Written by Matthew Celestial
It begins in the aisles of an Asian supermarket. For me, a child of Filipino immigrants, the trip itself was the ritual. Every other weekend, my brother and I would groan as my mother buckled us into the car for the long drive into the city. “Why can’t we just shop at the local grocery store?” we’d complain. She’d glance at us in the rearview mirror and simply say: “They don’t have what we need.”
And what we needed wasn’t only food. It was memory. It was continuity. It was home, stretched across the Pacific and repackaged in fluorescent-lit aisles and freezer sections.
Inside, time seemed to bend. My mother would pause at a box of crackers or a bag of dried mangoes, and her face would light up. “When I was growing up, I ate this every day,” she’d say, placing it into the cart like a souvenir from another life. Sometimes, she’d hand something to my grandmother. “This reminds me of Lola, Nanay.” My grandmother would smile as if she had been transported back to her own kitchen, back to the long afternoons of simmering broths and spoon-feeding us when we visited.
Meanwhile, my brother and I conducted our own archaeology of wonder. We lifted the lids of buckets filled with live crabs, shrieking as they clattered against one another. We sprinted through the seafood section, daring each other to withstand the brine-heavy air. Even the mingling scent of raw fish, meat and tropical fruit became stitched into memory, the unmistakable smell of “back home” in the middle of a Canadian city.
Anthropologists often write that food is the most intimate form of culture. It is one thing to wear a garment from another place, or to hear a language spoken. But food–tasted, chewed, shared, dissolves the distance between here and there. As the writer James Baldwin once observed, “Perhaps home is not a place but simply an irrevocable condition.” Food, in that sense, is the condition that anchors us when place is disrupted.
For immigrants, supermarkets like T&T are more than commerce. They are cultural epicentres. They are museums and memory banks, each shelf carrying the artifacts of another world. A jar of bagoong or a tin of SkyFlakes crackers can transport someone decades and oceans away. They are where nostalgia becomes tangible, where longing is alleviated by the simple act of purchase.

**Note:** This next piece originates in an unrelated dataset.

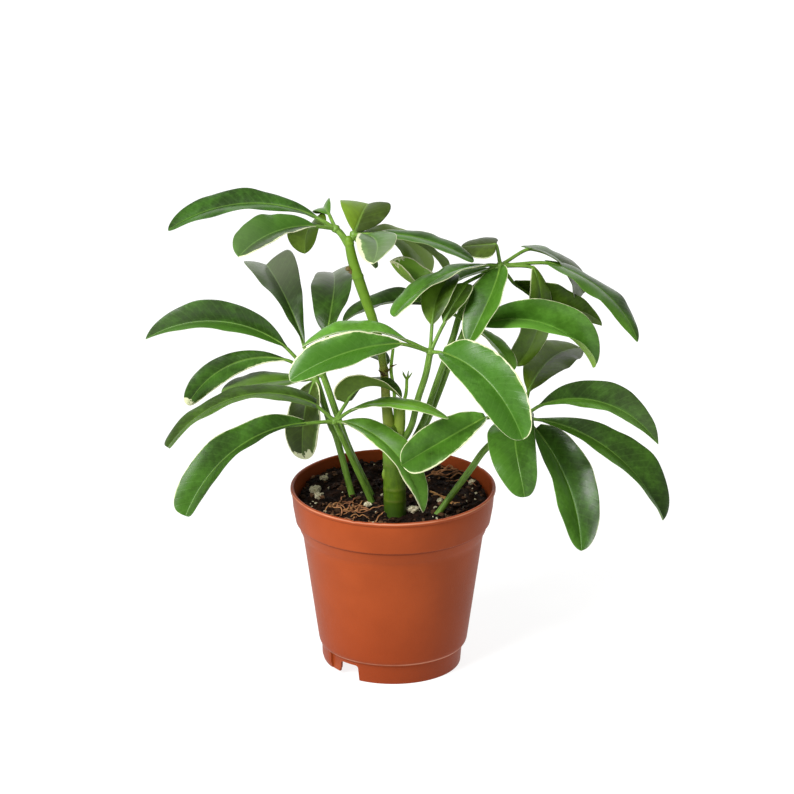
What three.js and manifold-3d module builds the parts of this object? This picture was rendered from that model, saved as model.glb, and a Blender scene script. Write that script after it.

And these spaces are not static. According to Statistics Canada, more than 7.5 million people, one in five Canadians, are foreign-born. With that comes a mosaic of tastes, rituals and cravings. Walk through any T&T on a weekend afternoon and you’ll see generations shopping together: grandparents pointing out the brands of their childhood, parents stocking up on essentials for familiar recipes, children slipping Pocky sticks and Hello Panda biscuits into the cart. It is a choreography of memory and adaptation.
Years later, I find myself making those same trips. Sometimes alone, sometimes with friends curious about Filipino dishes they’ve only read about. I am the one picking up the ingredients my mother once sought out, I am the one telling the stories. “This reminds me of home. Taste it.”
And so, working with T&T Supermarket became more than a professional milestone. It was a full-circle honour. It was proof that the foods of my childhood, once tucked into plastic bags and driven across town, now belonged in the broader conversation of Canadian culture. It meant that the dishes my grandmother made on quiet Sunday afternoons were not just private acts of remembrance, but part of a collective narrative.
Food, after all, is how we make sense of belonging. It reminds us that “home” is not defined by geography, but by the people who gather at the table. It is the spoon offered by a grandmother, the snack pulled from a shelf, the story retold each time a taste unlocks a memory.
T&T, in that sense, is not only a supermarket. It is a bridge. A reminder that the flavours we carry are not just about sustenance, but about survival, connection, and love.
And for me, it is the place where I learned that nostalgia doesn’t just live in the past. It lives in the present moment, every time I unwrap a treat, taste a broth or pass a story forward, aisle by aisle, memory by memory.